Lee 'Scratch' Perry; reggae legend, former fish.

In the late sixties and seventies America produced a number of unusual performers like Mr. Perry: outlandish costumes; quirky songs, sometimes with a childlike quality; eccentricities galore. Parliment/Funkadelic/P-Funk frontman George Clinton comes to mind. His claims to have come to this planet in a funky mothership is probably one of the least unusual things about him. At a typical performance, jazz pianist and composer Sun Ra, who claimed to hail from the planet Saturn, draped his considerable bulk in a muumuu and led his eighteen-piece ‘Arkestra’ through three hours worth of music from Disney movies. To cook up a rich culture we need not only people from the different races and religions, we need people from different planets as well. Back in America’s troubled 70’s, a jazz pianist from Saturn may have been just what the world needed. He sure gave the jazz critics something to talk about. And why not different species’ as well? ‘Scratch’ Perry, doesn’t claim to be from the planet Saturn, but he said at the concert that he was a fish before he became a man, so again, let diversity be the rule…

Straight after the show, we drove all night to the One Love Festival in Wrocklaw, Poland in the old kingdom of Silesia, once the very heart of the barbarian threat which gave the Romans nightmares. It’s the doorstep of The East, once a land of warriors and a land of war. It’s also fiercely independent, stubborn even. It was fatally wedged between aggressive powers during the twentieth century and nearly eradicated, but despite being carved up and stomped on, the Polish people rose up and made Poland one of the first nations of the former Eastern Bloc to stand up against Soviet imperialism and for social justice in their own country.

Centennial Hall, named for the anniversay of Napoleon's defeat in Silesia, 1813.

I like to blab about how this place or that has ‘history’. I suppose the place we played in Wrocklaw had almost too much of it. When it was built in 1913, Centennial Hall was a word-famous miracle of design and construction: the largest steel and reinforced concrete dome in the world. It’s awe-inspiring even today, perhaps more impressive than beautiful, with interior buttresses flying fifty meters overhead. A place built for drama and spectacle, in the 1930’s the Hall hosted not only Marlene Dietrich, but also a certain ruthless and powerful nutcase from the neighborhood. You see, Silesia was then under the influence of neighboring Nazi Germany.

Learning that fact gave me a genuine chill.  Though the time had come to play music and call on those generous spirits, I could hear the spectre of Adolph Hitler’s raging voice echoing through the curving, labyrinthine corridors. There were ghosts in those hallways threatening to drag me down. There I was, just before showtime, wandering through the cold, empty rooms we’d been given for a backstage, imagining Der Fuhrer sitting there, going over his notes for his latest speech, intent on inciting hatred and murder. Perhaps these rooms had been occupied by some troop of naïve young fascists in their matching uniforms, brainwashed and betrayed by the emotional momentum of patriotic hatred, getting ready to stand on stage behind their leader, hold the big red, white and black flags and look as Aryan as they could for the cameras.

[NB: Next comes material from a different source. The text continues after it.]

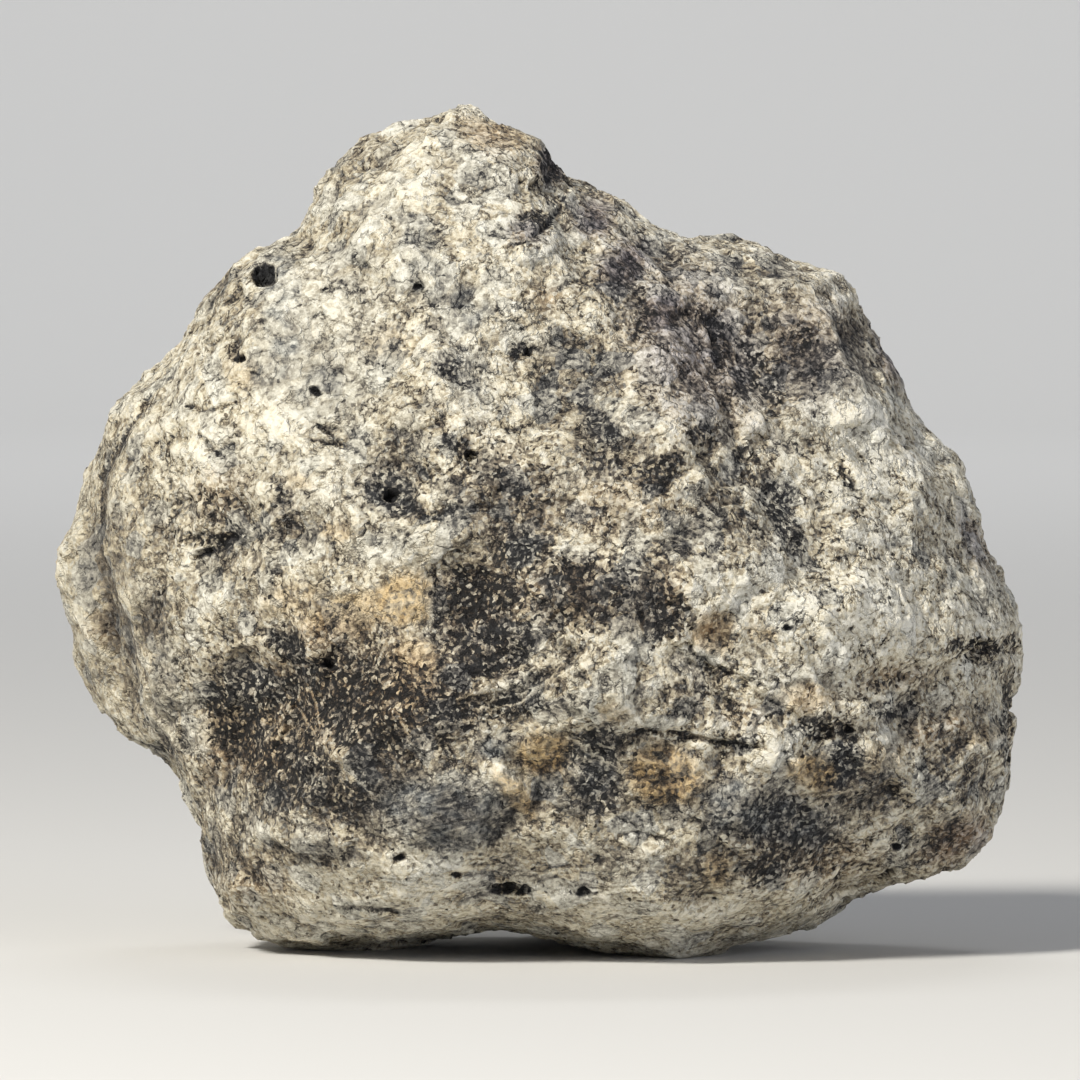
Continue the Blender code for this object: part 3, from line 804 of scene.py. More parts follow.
# %% [markdown]
# ## Painting where the clasts, stains, painted shade and painted light lie
#
# A eucrite breccia is a jumble of clasts: cream feldspar-rich ones, cool grey fine-grained ones, tan ones
# that iron has stained, and dark seams of crushed rock between them. Painted shade and light are brushed on
# with them: the marks for dark seams also lie in hollows and under ledges, broad painted shade darkens faces
# that turn down or away from the lamp, some pale marks are painted light, and the right of the peak gets a
# purplish painted shade. On the front each is brushed on as a few ovals with ragged rims. On the far side,
# which nobody has drawn, noise of the same scale lays out the same kinds of clasts. The result is one number
# per point for each kind, kept as an attribute of the mesh, and the rock material reads those numbers.

# %% The brush marks
# Each mark is across, up, half width, half height, turn in degrees, and strength.
# Dark seams of crushed rock, and painted shade: many of these marks sit in the pressed hollows and under the
# ledges, where shade falls.
DARK_SEAMS_AND_PAINTED_SHADE = (
    (-6.5, 36.5, 4.8, 4.2, 0, 1), (-5, 31, 5.4, 4, 10, 0.9), (-1.5, 40.5, 4.4, 2.6, 0, 0.7),
    (-3.6, 25, 4.8, 1.8, 10, 1), (-30.5, 26, 4.8, 4.2, 10, 1), (-31.5, 22.5, 3.4, 2.2, 0, 0.9),
    (-26.2, 31.2, 2.6, 2, -30, 0.8), (-20.5, 28.8, 3.4, 2.4, 0, 0.9), (-26, 19.5, 5.8, 2.2, -10, 0.8),
    (-24.5, 17.6, 3.2, 1.2, 0, 0.8), (-17, 22.5, 6, 4.2, 0, 0.65), (-23.5, 24.5, 3, 3, 0, 0.5),
    (-33.2, 41.6, 2.8, 1.1, 30, 1), (-35.8, 42.6, 2.6, 1.3, 0, 0.6), (-15, 47, 3.8, 2.4, -30, 0.8),
    (-11.5, 48.6, 2.2, 1.4, 0, 0.5), (-11.5, 44.5, 2.6, 0.8, -8, 0.9), (-8.8, 52.2, 2.2, 1.6, -30, 0.8),
    (12.6, 49.2, 3.6, 1.6, 40, 0.9), (16.6, 53, 1.7, 1.7, 0, 0.9), (12.8, 35, 3.4, 3.8, 0, 0.75),
    (2.5, 38.6, 4.2, 2.8, 15, 0.7), (8.5, 36.5, 3.2, 1.5, 0, 0.5), (5.8, 21, 3.4, 2.4, 0, 0.8),
    (6, 16, 2.6, 3.4, 0, 0.7), (28.8, 22.8, 3.4, 1.5, -8, 1), (31.4, 19.6, 1.9, 3, -20, 1),
    (23.7, 46.2, 1.3, 2.8, 15, 0.9), (25.6, 42.6, 1.3, 2.8, 15, 0.7), (31.6, 48.6, 0.9, 2.2, 25, 1),
    (21.2, 50.8, 1.4, 0.9, 0, 0.9), (18.2, 63, 1, 3.8, 8, 1), (22, 61, 1.1, 3.2, 32, 0.9),
    (23.8, 57.2, 1.3, 1.8, 30, 0.8), (21, 58.6, 2.6, 2, 0, 0.6), (1.8, 81.4, 2, 3.2, -20, 1),
    (-0.5, 75, 2.4, 1.7, 0, 0.8), (-2.2, 73, 2.4, 1.2, 0, 0.5), (43.8, 31.4, 2.6, 1, -5, 1),
    (47.5, 31.8, 2.6, 0.8, -8, 0.9), (22.8, 8.2, 2.8, 2.2, 0, 0.8), (19.6, 21.6, 2.6, 0.8, -5, 0.8),
    (-9.4, 59.6, 2, 0.8, -25, 0.8), (-7.4, 58.4, 1.4, 0.6, 20, 0.7), (-2, 61.6, 1.6, 0.8, 10, 0.8),
    (-33, 46, 3.6, 2.6, 0, 0.4), (-24, 46.8, 0.8, 0.5, 0, 0.7), (-27, 47.6, 1.6, 0.6, -20, 0.7),
    (27, 63.4, 1.6, 1.6, 0, 0.7), (6.2, 53.4, 1.6, 2.4, 20, 0.7), (4.4, 56.4, 1, 1.4, 40, 0.6),
    (10, 64, 0.7, 0.7, 0, 0.7), (14, 71, 1.4, 3, -35, 0.4), (48, 24, 0.9, 7, 0, 0.7),
    (36, 27.6, 2.8, 0.9, 15, 0.5), (30.6, 25.4, 1.4, 1.8, 0, 0.4), (-28.6, 36.4, 1.6, 1, 0, 0.4),
    (-20, 26, 11, 6, 0, 0.75), (-11, 25.5, 7, 4.5, 0, 0.75), (4, 37, 12, 4.5, 10, 0.35),
    (-4, 50, 8, 4, -20, 0.35), (6.5, 50.5, 4, 4, 0, 0.35), (-22.5, 16.5, 7, 3.2, 0, 0.65),
    (24.5, 12.4, 8.5, 4.2, -8, 0.5), (36, 24.6, 2.6, 1.2, 0, 0.8), (44.5, 30.6, 3.4, 1.8, -10, 0.7),
)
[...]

Those things were long ago, but they may still haunt us, until new days dawn and they are forgotten. I’m a rational positivist, but I felt some spiritual cleansing were needed, and in fact there was an exorcism on the way, and it came from a very unexpected source: a suitcase called Big Blue. 

Big Blue backstage.

Big Blue is the giant diamond-encrusted suitcase Kim Pommel has wheeled along (or had someone wheel along for her) on tour almost since I first met her years ago. In the minutes before our show in Wrocklaw I was listening to my footsteps echoing down the concrete hallways, thinking about how Hitler wasn’t really dead. But then I saw that glorious suitcase, literally overflowing with colorful clothes, curlers and make up, scarves, beads and electronics. In a few words it was a big, beautiful bloom of life and color: everything that makes a mess of Hitler’s dreams of sterility and order.

 I could see Mr. Hitler sitting there, trying to enjoy his lemon tea before his speech, and here comes Ms. Pommel and Big Blue: ‘Oh, pardon. Do you mind if I put this here? You wouldn’t believe how heavy it is. Whew! It’s hot in here, mind if I open a window? Now, where’s my scarf? What’s your name? I’m Kim. I’m from Jamaica.’ Gott im Himmel!

The Congos.

And fleeing that dressing room poor Adolph might have stumbled upon The Congos, meditating or drinking tea themselves perhaps, a proud band of foreigners invited by the Polish people, the descendants of Prussians and Bohemians, to spread their musical messages of peace and spiritual wisdom. Hitler would have hated them and everything they stand for, I’m happy to say. Poor fellow. But it gets worse, because the thing that would have really pissed off the indisputed all-powerful ruler of Wolkencuckcucksheim was the band Delle, because Delle is a German band, an interracial band, and one dedicated to a musical style not only foreign, but African in origin, music that doesn’t exalt war or nationhood, but that weaves a spell of pleasure and love extending between nations who once warred and working to put the past in the past where it belongs.  That’s a mighty tough act to follower, Mr. Hitler, it looks like the barbarians are here to stay.

 “Diesel” Dave Chachere

Groundation

Centennial Hall: UNESCO World Heritage Site

PS. Centennial Hall in Wrocklaw is now a UNESCO World Heritage site. The United Nations provides funds to preserve cultural treasures around the world, and its roster includes The Statue of Liberty, and Ruwenzori National Park in Rwanda where the mountain gorillas live. So then let the building stand, to be explored by architects, athletes, lovers of music, and seekers of ghosts.